Sometime after I got this job, in fact, after my freshman year in high school, my dad died. It was in 1953, I think. He had been in very poor health for several years with a bad heart and other ailments which I was not even aware of. I remember being awakened in the middle of the night by someone, probably one of my sisters, and told that he had died. It was a sad time, but we had never been very close. He was 52 years old when I was born, and a close relationship simply never existed. It was still a traumatic time for the family, but life simply went on.

Somewhere back in these days, I acquired my first car, a black 1947 Chevy. I bought it from my neighbor for something like $45 or $50---lots of money for me. Anyway, this was probably in the mid fifties or so, and even though it was ten years old, it ran, and that was the main consideration. None of my friends had new cars, either, although maybeBeryl theirs were not quite as old as mine. I was proud of the car and happy that I no longer had to ride my bike, walk, or hitch a ride every where I wanted to go. Gas was only twenty one or twenty two cents a gallon, so a couple dollars worth of gas would get me though most of the week.

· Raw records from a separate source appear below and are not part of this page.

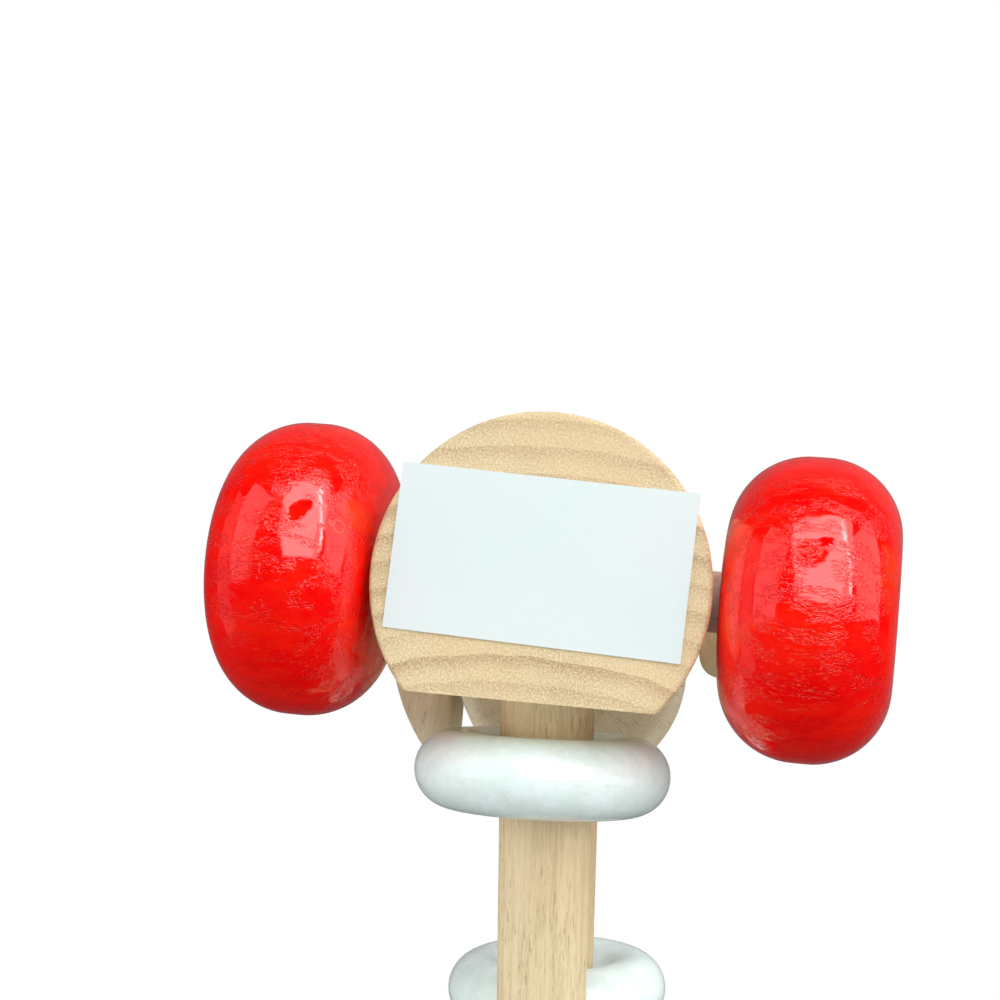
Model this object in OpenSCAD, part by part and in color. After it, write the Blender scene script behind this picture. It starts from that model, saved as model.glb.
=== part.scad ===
// Wooden push toy: a base block on two round wheels, a long handle, a round body with
// two swinging flaps, and two loose rings that rattle on the handle and on a spindle.
//
// The toy lies on the floor on its two wheels and on the grip knob, so the handle is level.
// X is along the axle, +Y is the way it rolls when pushed, +Z is up.
// The base block, the round body and all that they carry are drawn square to the block's
// underside, in the block's own frame, and on_base() leans that frame back to where it lies.
// The block's frame has its origin at the centre of the underside.

/* [Base block] */
// Radius of the turned block
block_r = 21.9; // [20:0.1:25]
// Radius at the block's upper end
block_top_r = 19.5; // [18:0.1:20]
// Thickness of the block
block_h = 25; // [24:0.5:30]
// Distance from the block's centre to the flat that takes the handle
flat_y = 14.8; // [13:0.1:17]
// Rounding of the block's edges
block_edge = 0.6; // [0.3:0.1:1.5]

/* [Label] */
// Length of the blank label
label_l = 38.1; // [30:0.1:40]
// Width of the blank label
label_w = 21.2; // [15:0.1:25]
// How far the label sits in front of the block's centre
label_y = 2.9; // [0:0.1:4]
// How far the label is turned, in degrees
label_turn = 2.1; // [-5:0.1:5]

/* [Wheels and axle] */
// Radius of a wheel
wheel_r = 19.7; // [18:0.1:24]
// Width of a wheel
wheel_w = 22; // [20.5:0.1:23]
// Radius of a wheel's two rounded edges
wheel_edge = 10.1; // [8:0.1:10.2]
// Distance between the middles of the two wheels
track = 67; // [66.6:0.1:80]
// Radius of the axle
axle_r = 4; // [3:0.1:4.5]
// Height of the axle above the block's underside
axle_h = 13; // [12:0.1:14]

/* [Handle] */
// Radius of the handle
handle_r = 6.25; // [5:0.05:7]
// Distance from the axle to the far end of the handle
handle_l = 500; // [300:5:600]
// Angle between the handle and the block's underside, in degrees
handle_lean = 22; // [20:0.5:24]
// How far the handle's axis passes under the axle
handle_drop = 2.9; // [2.7:0.1:3.0]

/* [Rings] */
// Outer radius of a loose ring
ring_r = 17.2; // [16:0.1:17.3]
// Radius of the hole that runs on the handle
lower_bore = 9.1; // [8.9:0.1:9.5]
// Radius of the hole that runs on the spindle
upper_bore = 6.6; // [6.5:0.1:9]
// Thickness of a ring
ring_t = 10.4; // [10:0.1:11.2]

/* [Body, spindle and flaps] */
// Radius of the round body
body_r = 16.8; // [15:0.1:16.9]
// Height of its lower face above the block's underside
body_z = 38; // [37.8:0.1:39]
// Height of the round body itself
body_h = 24; // [24:0.5:26]
// Radius at the body's upper end
body_top_r = 14; // [13:0.1:16]
// How far its axis lies to the right of the block's centre
body_side = 1; // [0:0.1:1]
// How far its axis lies behind the block's centre
body_back = 10.4; // [9:0.1:10.6]
// Radius of the cross pin
pin_r = 3; // [2.5:0.1:3.5]
// Radius of the spindle
spindle_r = 2.5; // [2:0.1:2.6]
// Radius of the domed outer face of a flap
dome_r = 28.7; // [28:0.1:29.2]

/* [Hidden] */
$fn = 96;

glue_gap = 0.02;
running_gap = 0.06;
// How far a cutting shape goes past the face that it cuts
past = 1;
label_t = 0.25;
// How far the axle's ends stand inside the wheels' outer faces
axle_inset = 1;

beech = [0.87, 0.76, 0.60];
red = [0.90, 0.10, 0.06];
white = [0.88, 0.93, 0.93];

handle_z = wheel_r - handle_drop;
knob_r = handle_z;
knob_flat = 15.8;
block_front = (block_r - block_edge) * cos(handle_lean)
    + (axle_h - block_edge) * sin(handle_lean) + block_edge;
axle_y = (handle_l + knob_flat - block_front) / 2;

// Where along the handle, from the point below the axle
socket_end = 6.5;
lower_ring_at = 25.1;
stop_at = 80;
stop_r = 11.5;
stop_w = 10;
stop_end_r = 9;

// Height of the spindle's line above the block's underside, on the body's axis
spindle_z = 48.5;
// Where along the spindle, from the body's axis
spindle_start = 5;
upper_ring_at = 54.9;
bead_at = 90;
bead_r = 11;
bead_w = 17;
bead_end_r = 5;
// Wood left between the blind hole and the bead's far face
bead_wall = 2;

ring_section = ring_t / 2;
lower_ring_lean = 20.6;
lower_ring_turn = 2.2;
upper_ring_lean = 16.7;
upper_ring_turn = 4.6;
lower_ring_off = [0.5, -0.2];
upper_ring_off = [3.3, 0.8];

neck_r = 5.8;
body_edge = 3;
// The neck's locating pin: its depth in the block, and its whole length
neck_pin_low = 2.5;
neck_pin_l = 15;

pivot_y = -3;
pivot_z = 46;
flap_in = 17.15;
flap_play = 1.2;
// The flap's round ends, the distance between their centres, and its rounded inner edge
flap_r = 7;
flap_reach = 17;
flap_edge = 3;
flap_dome_back = 3.1;
cap_in = 29.4;
cap_w = 7;
cap_r = 6.2;
cap_end_r = 3.7;
// Depth of the cap's blind hole
cap_seat = 5;

// The axle's place on the floor frame, with the block's frame leaned back about it
module on_base() {
    translate([0, axle_y, wheel_r]) rotate([handle_lean, 0, 0])
        translate([0, 0, -axle_h]) children();
}

// A frame with +Z along the handle, away from the block, and its origin below the axle
module along_handle() {
    translate([0, axle_y, handle_z]) rotate([90, 0, 0]) children();
}

// The same for the spindle, which is parallel to the handle, with its origin on the body's axis
module along_spindle() {
    on_base() translate([0, -body_back, spindle_z]) rotate([90 - handle_lean, 0, 0]) children();
}

// A disc of radius r and height h with its edges rounded by e, as a revolved outline
module turned_disc(r, h, e) {
    rotate_extrude() {
        square([r - e, h]);
        translate([0, e]) square([r, h - 2 * e]);
        translate([r - e, e]) circle(r = e, $fn = 32);
        translate([r - e, h - e]) circle(r = e, $fn = 32);
    }
}

// A dowel along +Z from z0 to z1 with a small rounded edge at both ends
module dowel(r, z0, z1, e = 0.5) {
    translate([0, 0, z0]) turned_disc(r, z1 - z0, e);
}

// A rounded wooden wheel about +Z: two broad round edges leave a narrow level tread
module wheel_form() {
    half = wheel_w / 2;
    difference() {
        rotate_extrude() intersection() {
            union() {
                translate([0, -half]) square([wheel_r - wheel_edge, wheel_w]);
                translate([0, wheel_edge - half]) square([wheel_r, wheel_w - 2 * wheel_edge]);
                for (side = [-1, 1]) translate([wheel_r - wheel_edge, side * (half - wheel_edge)])
                    circle(r = wheel_edge);
            }
            translate([0, -wheel_w]) square([2 * wheel_r, 2 * wheel_w]);
        }
        cylinder(r = axle_r + glue_gap, h = wheel_w + 2 * past, center = true);
    }
}

// The block's form: its side tapers from radius r at the underside to top_r
module tapered_disc(r, top_r, h, e) {
    rotate_extrude() {
        polygon([[0, 0], [r - e, 0], [r, e], [top_r, h - e], [top_r - e, h], [0, h]]);
        translate([r - e, e]) circle(r = e, $fn = 24);
        translate([top_r - e, h - e]) circle(r = e, $fn = 24);
    }
}

// A ring about +Z, full round outside, with a plain drilled hole
module ring_form(bore) {
    difference() {
        rotate_extrude() translate([ring_r - ring_section, 0]) circle(r = ring_section);
        cylinder(r = bore, h = ring_t + 2 * past, center = true);
    }
}

// A turned bead about +Z: radius r, width w, a round belly and flat ends
module bead_form(r, w, end_r) {
    belly = ((r - end_r) * (r - end_r) + w * w / 4) / (2 * (r - end_r));
    rotate_extrude() {
        intersection() {
            translate([r - belly, 0]) circle(r = belly);
            translate([0, -w / 2]) square([r, w]);
        }
        translate([0, -w / 2]) square([end_r, w]);
    }
}

// A flap with its pivot on the origin, its inner face at x = inner and its tip towards +Z:
// two round ends joined by straight sides, with rounded edges inside and a domed outer face
module flap_form(inner) {
    difference() {
        intersection() {
            translate([inner, 0, 0]) rotate([90, 0, 90]) {
                turned_disc(flap_r, dome_r, flap_edge);
                translate([0, flap_reach, 0]) turned_disc(flap_r, dome_r, flap_edge);
                rotate([-90, 0, 0]) linear_extrude(height = flap_reach) flap_section();
            }
            translate([inner - flap_in - flap_play, 0, flap_dome_back]) sphere(r = dome_r);
        }
        rotate([0, 90, 0]) cylinder(r = pin_r + running_gap, h = 3 * dome_r, center = true);
    }
}

// The flap's section between its round ends, before its outer face is domed
module flap_section() {
    translate([-flap_r, -dome_r]) square([2 * flap_r, dome_r - flap_edge]);
    translate([flap_edge - flap_r, -dome_r]) square([2 * (flap_r - flap_edge), dome_r]);
    for (side = [-1, 1])
        translate([side * (flap_r - flap_edge), -flap_edge]) circle(r = flap_edge, $fn = 32);
}

module base_block() color(beech) on_base() difference() {
    tapered_disc(block_r, block_top_r, block_h, block_edge);
    translate([-block_r, -2 * block_r, -past])
        cube([2 * block_r, 2 * block_r - flat_y, block_h + 2 * past]);
    translate([0, 0, axle_h]) rotate([0, 90, 0])
        cylinder(r = axle_r + running_gap, h = 3 * block_r, center = true);
    translate([0, 0, axle_h]) rotate([90 - handle_lean, 0, 0]) translate([0, -handle_drop, socket_end])
        cylinder(r = handle_r + glue_gap, h = 2 * block_r);
    translate([body_side, -body_back, block_h - neck_pin_low]) cylinder(r = pin_r + glue_gap, h = block_h);
}

module blank_label() color(white) on_base() translate([0, label_y, -label_t]) rotate([0, 0, label_turn])
    translate([-label_l / 2, -label_w / 2, 0]) cube([label_l, label_w, label_t]);

module axle() color(beech) translate([0, axle_y, wheel_r]) rotate([0, 90, 0])
    dowel(axle_r, axle_inset - (track + wheel_w) / 2, (track + wheel_w) / 2 - axle_inset);

module wheel_at(side) translate([side * track / 2, axle_y, wheel_r]) rotate([0, 90, 0]) wheel_form();
module wheel_left() color(red) wheel_at(-1);
module wheel_right() color(red) wheel_at(1);

module handle() color(beech) along_handle() dowel(handle_r, socket_end, handle_l);

module ring_stop() color(beech) along_handle() translate([0, 0, stop_at]) difference() {
    bead_form(stop_r, stop_w, stop_end_r);
    cylinder(r = handle_r + glue_gap, h = stop_w + 2 * past, center = true);
}

module grip_knob() color(red) along_handle() translate([0, 0, handle_l]) difference() {
    intersection() {
        sphere(r = knob_r);
        translate([0, 0, -knob_flat]) cylinder(r = knob_r, h = 2 * knob_flat);
    }
    translate([0, 0, -2 * knob_r]) cylinder(r = handle_r + glue_gap, h = 2 * knob_r);
}

module ring_lower() color(white) along_handle()
    translate([lower_ring_off[0], lower_ring_off[1], lower_ring_at])
        rotate([lower_ring_lean, -lower_ring_turn, 0]) ring_form(lower_bore);

// The round body stands on a neck that is turned from the same piece
module round_body() color(beech) on_base() difference() {
    translate([body_side, -body_back, 0]) {
        translate([0, 0, body_z]) tapered_disc(body_r, body_top_r, body_h, body_edge);
        translate([0, 0, block_h]) cylinder(r = neck_r, h = body_z + body_edge - block_h);
    }
    translate([body_side, -body_back, block_h - past])
        cylinder(r = pin_r + glue_gap, h = neck_pin_l - neck_pin_low + past);
    translate([0, pivot_y, pivot_z]) rotate([0, 90, 0])
        cylinder(r = pin_r + glue_gap, h = 3 * body_r, center = true);
    translate([0, -body_back, spindle_z]) rotate([90 - handle_lean, 0, 0]) translate([0, 0, spindle_start])
        cylinder(r = spindle_r + glue_gap, h = 2 * body_r);
}

module neck_pin() color(beech) on_base() translate([body_side, -body_back, 0])
    dowel(pin_r, block_h - neck_pin_low, block_h + neck_pin_l - neck_pin_low);

module spindle() color(beech) along_spindle()
    dowel(spindle_r, spindle_start, bead_at + bead_w / 2 - bead_wall);

module spindle_bead() color(red) along_spindle() translate([0, 0, bead_at]) difference() {
    bead_form(bead_r, bead_w, bead_end_r);
    translate([0, 0, -bead_w]) cylinder(r = spindle_r + glue_gap, h = 1.5 * bead_w - bead_wall);
}

module ring_upper() color(white) along_spindle()
    translate([upper_ring_off[0], upper_ring_off[1], upper_ring_at])
        rotate([upper_ring_lean, -upper_ring_turn, 0]) ring_form(upper_bore);

module cross_pin() color(beech) on_base() translate([0, pivot_y, pivot_z]) rotate([0, 90, 0])
    dowel(pin_r, -cap_in - cap_seat, cap_in + cap_seat);

// The left flap stands up beside the round body, the right one is swung back
module flap_left() color(beech) on_base() translate([0, pivot_y, pivot_z])
    mirror([1, 0, 0]) flap_form(flap_in);
module flap_right() color(beech) on_base() translate([0, pivot_y, pivot_z])
    rotate([90, 0, 0]) flap_form(flap_in + flap_play);

module cap_at(side) on_base() translate([side * (cap_in + cap_w / 2), pivot_y, pivot_z])
    rotate([0, side * 90, 0]) difference() {
        bead_form(cap_r, cap_w, cap_end_r);
        translate([0, 0, -cap_w]) cylinder(r = pin_r + glue_gap, h = cap_w / 2 + cap_seat);
    }
module pin_cap_left() color(red) cap_at(-1);
module pin_cap_right() color(red) cap_at(1);

base_block();
blank_label();
axle();
wheel_left();
wheel_right();
handle();
ring_stop();
grip_knob();
ring_lower();
round_body();
neck_pin();
spindle();
spindle_bead();
ring_upper();
cross_pin();
flap_left();
flap_right();
pin_cap_left();
pin_cap_right();
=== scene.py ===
import math

import bpy
from mathutils import Matrix, Vector

# Looks, floor, lights and camera of the wooden push toy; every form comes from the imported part

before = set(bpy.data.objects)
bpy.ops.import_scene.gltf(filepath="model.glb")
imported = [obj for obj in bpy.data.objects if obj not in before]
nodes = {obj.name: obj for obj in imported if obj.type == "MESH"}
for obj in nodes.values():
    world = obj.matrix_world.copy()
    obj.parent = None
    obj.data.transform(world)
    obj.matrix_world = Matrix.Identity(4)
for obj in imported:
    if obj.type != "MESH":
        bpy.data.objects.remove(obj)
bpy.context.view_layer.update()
scene = bpy.context.scene

MM = 1000
WHITE_LIGHT = (1, 1, 1, 1)

# Sizes and places of the part, as its source has them, in metres
LEAN = math.radians(22)
WHEEL_R = 0.0197
AXLE_H = 0.013
AXLE_Y = 0.245403
HANDLE_Z = 0.0168
BODY_BACK = 0.0104
SPINDLE_Z = 0.0485
PIVOT_Y = -0.003
PIVOT_Z = 0.046

# The block's own frame, which leans back about the axle
BASE = (Matrix.Translation((0, AXLE_Y, WHEEL_R)) @ Matrix.Rotation(LEAN, 4, "X")
        @ Matrix.Translation((0, 0, -AXLE_H)))
BASE_TURN = BASE.to_3x3()

# The photograph's camera, fitted in a frame that has its origin on the underside and its Z out of it:
# turns in radians, lengths in metres, and CAM_SCALE in pixels for a metre at the origin's distance
CAM_TILT = -0.0744
CAM_YAW = -0.1931
CAM_ROLL = -0.0884
CAM_SHIFT = (0.0047096, -0.0105525)
CAM_DIST = 0.24063
CAM_SCALE = 7976.6
CAM_NEAR = 0.01
PICTURE_PIXELS = 1000
SENSOR_MM = 36


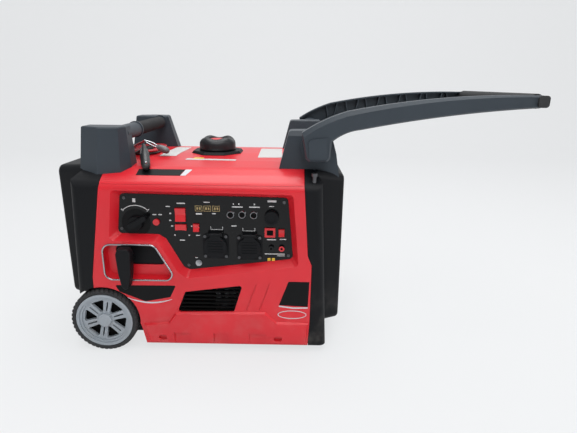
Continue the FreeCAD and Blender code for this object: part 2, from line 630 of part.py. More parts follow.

My second car was a Ford, slightly newer. I bought this car in cooperation with my younger brother. This was an arrangement that was not destined to work out. He wanted the car mostly when I did which sometimes caused conflict, and he ultimately ended up wrecking the car. We probably had liability insurance, but by no means could we afford any sort of comprehensive collision insurance. So I simply had to write it off as a loss, but my brother and I never owned a vehicle jointly again.

Well, I said that Dillons paid my tuition to college so I could become a teacher. And become a teacher I did.